Imagine settling into your Commons suite after a long day. You’re probably starving, but you’re not worried because you have all the ingredients to make your favorite home cooked meal. There’s only one problem: you don’t have a kitchen. With only a microwave and mini-fridge in your dorm, you can’t boil those potatoes before you mash them, you can’t bake the lasagna you just prepared. At least, not unless you beg your RA to borrow his or her heavy-duty appliances, because there’s no kitchen in the Commons residence hall for residents’ use. Why? We couldn’t tell you, but it sure would be nifty.
Why aren’t there kitchens in Commons suites? Or at least in each floors’ common rooms? The Goodwin residence hall, a dorm facility housing only freshmen, has a first floor kitchen with a full-size fridge, stove, microwave and oven. One would assume that upperclassmen, the majority population that the Commons accommodates, would be more likely to have a kitchen in their living quarters, but that isn’t the case at NSU.
Transitioning from home-cooked meals to average, on-campus dining options can be frustrating for students.

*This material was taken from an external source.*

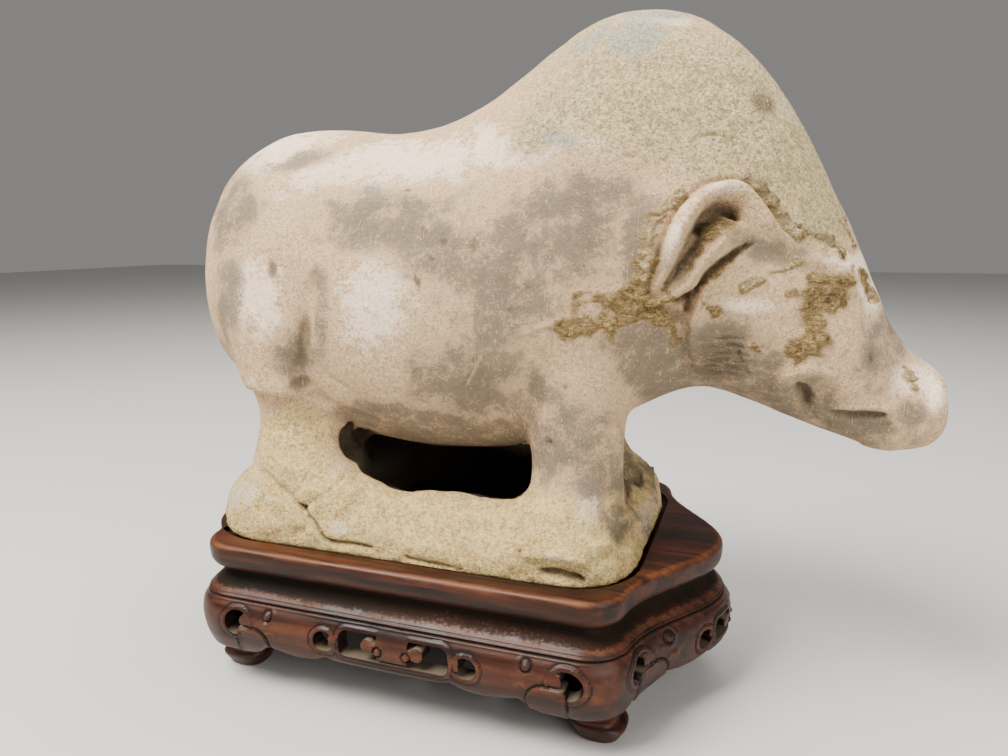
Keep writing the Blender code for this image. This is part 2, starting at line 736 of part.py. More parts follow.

NSU ensures students are prepared with food funds by requiring them to select a meal plan at the start of each semester, costing $1,450, as stated in NSU’s 2015-2016 On-Campus Living Catalog.
According to a College Board survey, the average price of a meal with a college meal plan is anywhere from $7-$11. While there are various options to choose from, who says we want to spend a whopping $7-$11 on a burger and fries, soup and salad or smoothie and wrap up to three times a day? What about the students that need to eat more? What happens when the meal plan funds run dry? Isn’t our next viable option to purchase groceries in an effort to save money?
With no place to cook our groceries, we’re forced to eat on or off campus. As college students, we are very cautious about how we spend our money, and eating on campus, or off, can get expensive. Fifty dollars on groceries can produce a lot more meals than the four to five we would be able to get from campus dining or outside restaurants for that same amount.
If we had the appliances to bake our own chicken and cook our own burgers, we would save quite a bit of money, not to mention our taste buds. Even though residential students receive a meal plan, the options on campus, when eaten consistently, can become repetitive, boring and quite unhealthy.
A study conducted in 2012 by Auburn University “followed 131 students over four years of college and found that a whopping 70 percent of them packed on pounds by graduation.”
Because these students didn’t have the essentials they needed to create healthy home-cooked meals and had to eat out almost every night, they ended up gaining an average of 12-37 pounds a year, according to the Auburn University study.
Additionally, when choosing which university we want to attend, we often search for a place that can provide comfort. Part of being comfortable is being able to bond with those we have to share a dorm or suite with. With kitchens, students would be able to make meals with their roommates or suitemates. While they can obviously heat up a few hotdogs in the microwave, Commons residents don’t have the opportunity to converse and get to know one another while baking a cake or preparing a homemade meal.
NSU is supposed to serve as a student’s home away from home. A kitchen makes a place a home in a lot of ways. It allows students to have healthier options, save money and enhance relationships. So, should there be kitchens in the Commons residence hall? We say yes.